→ **GIVEN REQUEST**: Go from the first line to the line with "rippled bead of" and return those lines verbatim, ends included.

## start MATERIAL PROVIDED

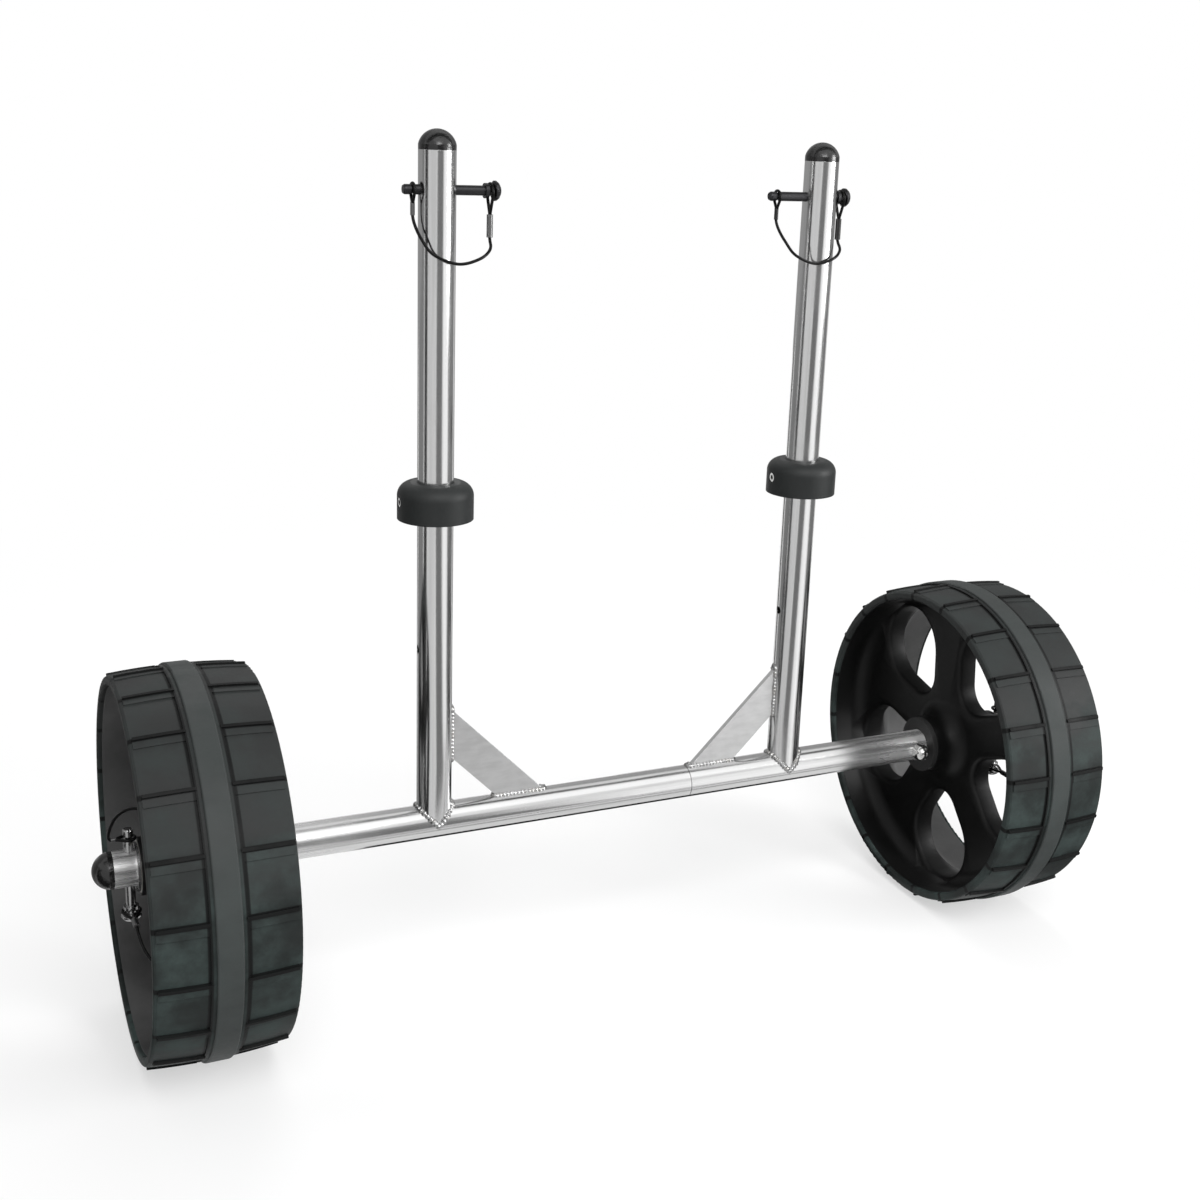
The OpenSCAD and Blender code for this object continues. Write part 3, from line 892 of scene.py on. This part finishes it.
@dataclass
class WeldBead:
    """A rippled bead of weld laid along a closed line."""

    name: str
    line: list[Vector]
    radius: float = 0.0025
    ripple: float = 0.0034
    sides: int = 10
    ripple_share: float = 0.2
    uneven_share: float = 0.12
    uneven_rate: float = 410.0
    aside: Point = (0.31, 0.22, 0.92)

    def rings(self) -> list[list[Vector]]:
        """Rings of points round the line, wider at each ripple.

        Returns:
            The rings in order.
        """
        count = len(self.line)
        reach = 0.0
        rings = []
        for i, point in enumerate(self.line):
            ahead = (self.line[(i + 1) % count] - self.line[i - 1]).normalized()
            reach += (self.line[(i + 1) % count] - point).length
            wave = 1.0 + self.ripple_share * math.sin(2 * math.pi * reach / self.ripple)
            wave += self.uneven_share * math.sin(self.uneven_rate * reach)
            across = ahead.cross(Vector(self.aside)).normalized()
            other = ahead.cross(across)
            turns = [2 * math.pi * k / self.sides for k in range(self.sides)]
            rings.append([
                point + self.radius * wave * (math.cos(t) * across + math.sin(t) * other)
                for t in turns
            ])
        return rings

    def build(self) -> bpy.types.Object:
        """Makes the bead on the frame.

        Returns:
            The bead.
        """
        form = bmesh.new()
        skin(form, self.rings(), True)
        data = bpy.data.meshes.new(self.name)
        form.to_mesh(data)
        form.free()
        data.shade_smooth()
        data.materials.append(material("weld_steel"))
        bead = new_object(self.name, data)
        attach(bead, "frame")
        log.info("%s has %d ripples", self.name, round(path_length(self.line) / self.ripple))
        return bead


@dataclass
class Welds:
    """The beads at the foot of each post and round both ends of each gusset."""

    plate_half: float = 0.0025
    reach: float = 0.086
    foot: float = 0.044
    gusset_bead_r: float = 0.0021
    corner_steps: int = 6

    def post_line(self, side: Side, count: int = 220) -> list[Vector]:
        """Line on which a post meets the axle.

        Args:
            side: The post's side.
            count: Number of points.

        Returns:
            The points round the post.
        """
        points = []
        for k in range(count):
            turn = 2 * math.pi * k / count
            rise = TUBE_R * abs(math.cos(turn))
            x = side.value * POST_X + TUBE_R * math.cos(turn)
            points.append(Vector((x, TUBE_R * math.sin(turn), AXLE_Z + rise)))
        return points

    def plate_line(self, start: Vector, end: Vector, step: float = 0.0006) -> list[Vector]:
        """Line round a plate's end.

        Args:
            start: One end of the plate's edge, on its middle plane.
            end: The edge's other end.
            step: Distance between two points.

        Returns:
            Points along the front face and back along the rear face.
        """
        count = max(int((end - start).length / step), 8)
        out = Vector((0.0, self.plate_half, 0.0))
        there = [start.lerp(end, k / count) - out for k in range(count + 1)]
        back = [start.lerp(end, 1 - k / count) + out for k in range(count + 1)]
        rounds = []
        for corner, first, turn in ((end, there[-1], 1), (start, back[-1], -1)):
            along = (end - start).normalized() * turn
            arm = first - corner
            half = [math.pi * k / self.corner_steps for k in range(1, self.corner_steps)]
            rounds.append([
                corner + arm * math.cos(t) + along * self.plate_half * math.sin(t) for t in half
            ])
        return [*there, *rounds[0], *back, *rounds[1]]

    def build(self) -> None:
        """Makes every bead."""
        top = AXLE_Z + TUBE_R
        face = POST_X - TUBE_R
        for side in Side:
            WeldBead(f"{side.label}_post_weld", self.post_line(side)).build()
            for end, start, stop in (
                ("upper", (face, 0.0, top + self.reach), (face, 0.0, top + self.reach - self.foot)),
                ("lower", (face - self.reach, 0.0, top), (face - self.reach + self.foot, 0.0, top)),
            ):
                line = self.plate_line(Vector(side.mirrored(start)), Vector(side.mirrored(stop)))
                name = f"{side.label}_{end}_gusset_weld"
                WeldBead(name, line, radius=self.gusset_bead_r).build()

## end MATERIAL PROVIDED

→ **EXERCISE RESULT**:
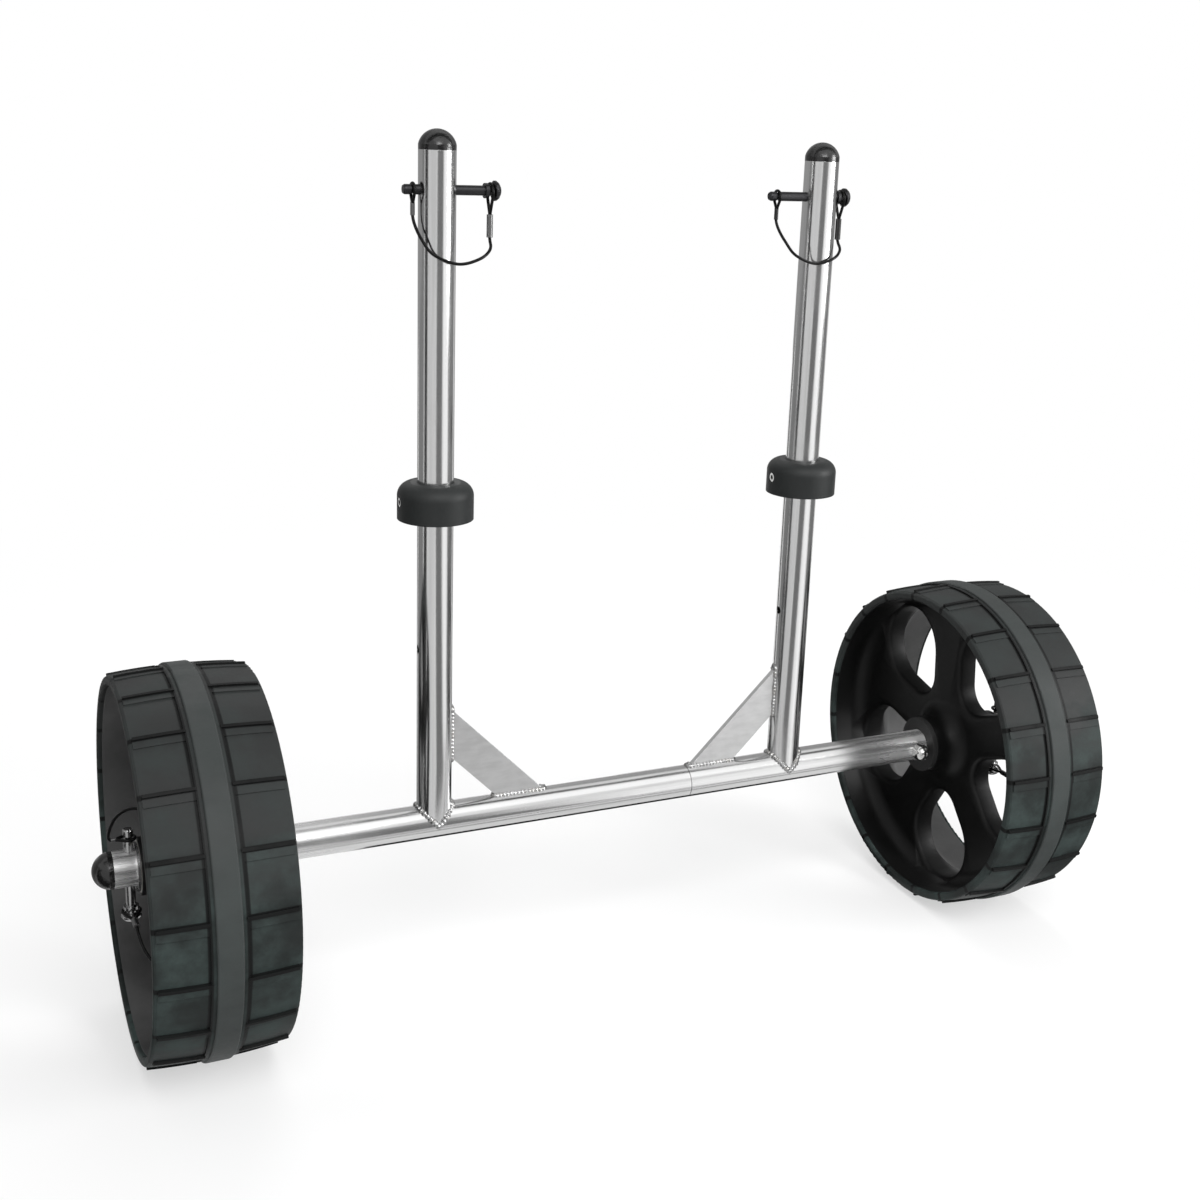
The OpenSCAD and Blender code for this object continues. Write part 3, from line 892 of scene.py on. This part finishes it.
@dataclass
class WeldBead:
    """A rippled bead of weld laid along a closed line."""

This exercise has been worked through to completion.